All of this, of course, couldn’t happen without support and Legg is particularly grateful for the University’s continued encouragement and foundational contributions.

“I have had amazing chairs in my department and deans, including Stephen Price and before him Chad London, who have all been outstanding in letting me take some risks and try out new ideas. I’ve really benefited from the leadership here, which has enabled me to pursue my passions and try to make a difference,” he says.

Making it into the Hall of Fame

On Oct. 21, 2021, Legg was announced as an Alberta Sports Hall of Fame inductee, and while the accolade is well-deserved Legg shares his induction still feels surreal.

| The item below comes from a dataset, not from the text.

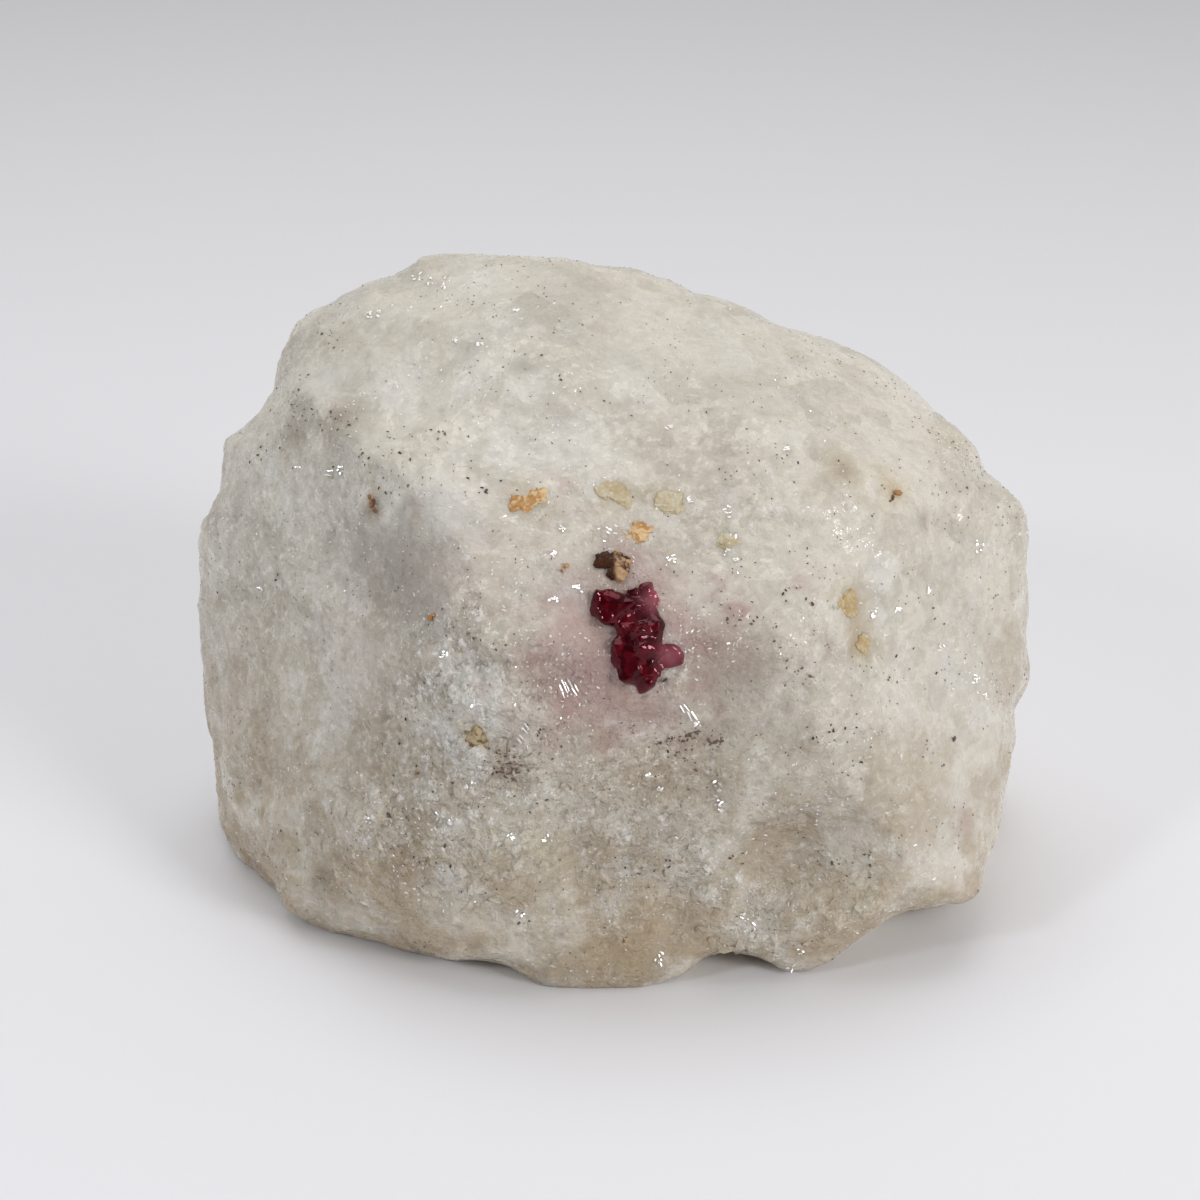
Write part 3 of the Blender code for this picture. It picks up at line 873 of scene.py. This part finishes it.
turns = random.Random(12)
calcite_places = []
for point, outward in scattered(1500, 51, 0.016, 0.08, -1.2):
    long = MM * turns.uniform(0.5, 1.9) * (1.0 if point.z < 0.03 else 0.7)
    size = (long, long * turns.uniform(0.6, 1.0), long * 0.8)
    sunk = 0.40 * 0.55 * size[2] - MM * turns.uniform(0.01, 0.07)
    calcite_places.append((point - outward * sunk, outward, size, any_way(turns)))
calcite = stamped("calcite_grains", [grain_stamp(seed) for seed in (1, 2, 3, 4)], calcite_places)
keep_stains_and_painted_light(calcite)
keep_on(calcite, "crisp", np.ones(len(calcite.data.vertices)))
calcite.data.materials.append(marble_material("calcite grains", 0.0))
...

“I was really emotionally overwhelmed to be inducted, because there are people in it who I put up on a pedestal and I don’t consider myself to be one of their peers at the moment — but maybe one day,” he says.

“I’m touched and taken aback by the whole thing, that someone nominated me and others supported it.”

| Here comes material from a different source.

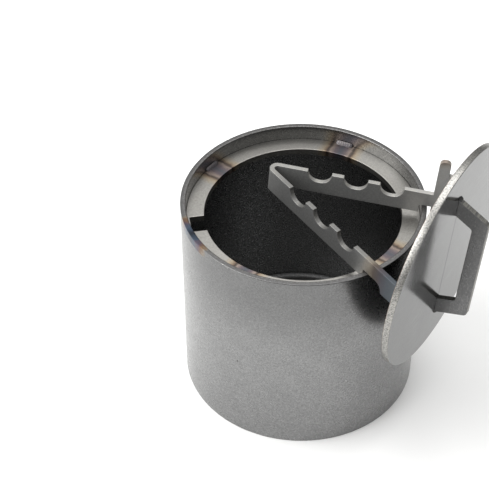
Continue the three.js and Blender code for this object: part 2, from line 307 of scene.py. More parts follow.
def cut_plate(
    loops: Sequence[np.ndarray],
    thickness: float,
    edge_radius: float,
    place: Place,
    extra: np.ndarray | None = None,
) -> Shell:
    """A flat or bent plate with softly rounded edges.

    Every outline is carried up the plate's edge. At angle a of an edge's rounding it is inset by
    r * (1 - sin a) at r * (1 - cos a) above the lower face. The faces are triangulated between.

    Args:
        loops: outlines in mm with the material on their left.
        thickness: the plate's thickness in mm.
        edge_radius: the radius of its edges in mm.
        place: turns plate coordinates in mm, with the third across the plate, into metres.
        extra: points in mm inside the outlines that the faces must pass through.

    Returns:
        The plate, with the marks "cut" (1 on its cut edges), "along" and "height" in mm.
    """
    angle = np.radians([0.0, 30.0, 60.0, 90.0])
    soft = 0.12
    depth = np.concatenate([[edge_radius + soft], edge_radius * (1 - np.sin(angle)), [0.0]])
    level = np.concatenate([[0.0], edge_radius * (1 - np.cos(angle)), [edge_radius + soft]])
    level = level - thickness / 2
    cut = np.concatenate([[0.0, 0.0], np.sin(angle[1:]), [1.0]])
    depths, levels = np.concatenate([depth, depth[::-1]]), np.concatenate([level, -level[::-1]])
    cuts = np.concatenate([cut, cut[::-1]])
    blocks, faces, marks, count = [], [], [], 0
    for loop in loops:
        rings = np.stack([inset(loop, d) for d in depths])
        heights = np.broadcast_to(levels[:, None, None], (*rings.shape[:2], 1))
        blocks.append(np.concatenate([rings, heights], axis=2).reshape(-1, 3))
        marks.append(np.repeat(cuts, len(loop)))
        faces.append(count + grid_faces(len(depths), len(loop), False, True))
        count += len(blocks[-1])
    rims = [inset(loop, depths[0]) for loop in loops]
    flat = np.concatenate([*rims, *([] if extra is None else [extra])])
    starts = np.cumsum([0, *(len(r) for r in rims)])
    edges = np.concatenate(
        [a + np.stack([np.arange(n), (np.arange(n) + 1) % n], 1) for a, n in zip(starts, map(len, rims))]
    )
    found = delaunay_2d_cdt(flat.tolist(), edges.tolist(), [], 1, 1e-7)
    cap, triangles = np.array(found[0]), np.array(found[2])
    triangles = triangles[encloses(rims, cap[triangles].mean(axis=1))]
    for side in (-1, 1):
        height = np.full((len(cap), 1), side * thickness / 2)
        blocks.append(np.concatenate([cap, height], axis=1))
        marks.append(np.zeros(len(cap)))
        faces.append(count + (triangles if side > 0 else triangles[:, ::-1]))
        count += len(cap)
    points = np.concatenate(blocks)
    values = {"cut": np.concatenate(marks), "along": points[:, 0], "height": points[:, 1]}
    return Shell(place(points), faces, values)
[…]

Legg’s long-term hope for adapted sport is that it wouldn’t need to exist anymore. That there would be no adapted physical activity class; that all physical education courses would include or incorporate some form of conversation or example of a person with a disability. To have individuals with disabilities be included not only in sport, but everywhere.

“We’re far from perfect, but CODA winning the Oscar for best picture is an example of how things are changing and getting better. You’ll be watching a TV show and see a character who has cerebral palsy, and they’re just a character who has cerebral palsy — not the character with cerebral palsy,” Legg says.

Fellow HPE instructor Jean Jarrell is thrilled to have Legg joining her as an Honored Member in the Alberta Sports Hall of Fame.

“Legg has given so much to sport locally, provincially, nationally and internationally from his well-recognized work with the Paralympics. Through his vision and dedication, Legg continues to be instrumental in mentoring and providing leadership opportunities for MRU students to become involved with para athletes and those in adapted physical activity programs,” Jarrell says.

“His legacy continues to grow in many directions.”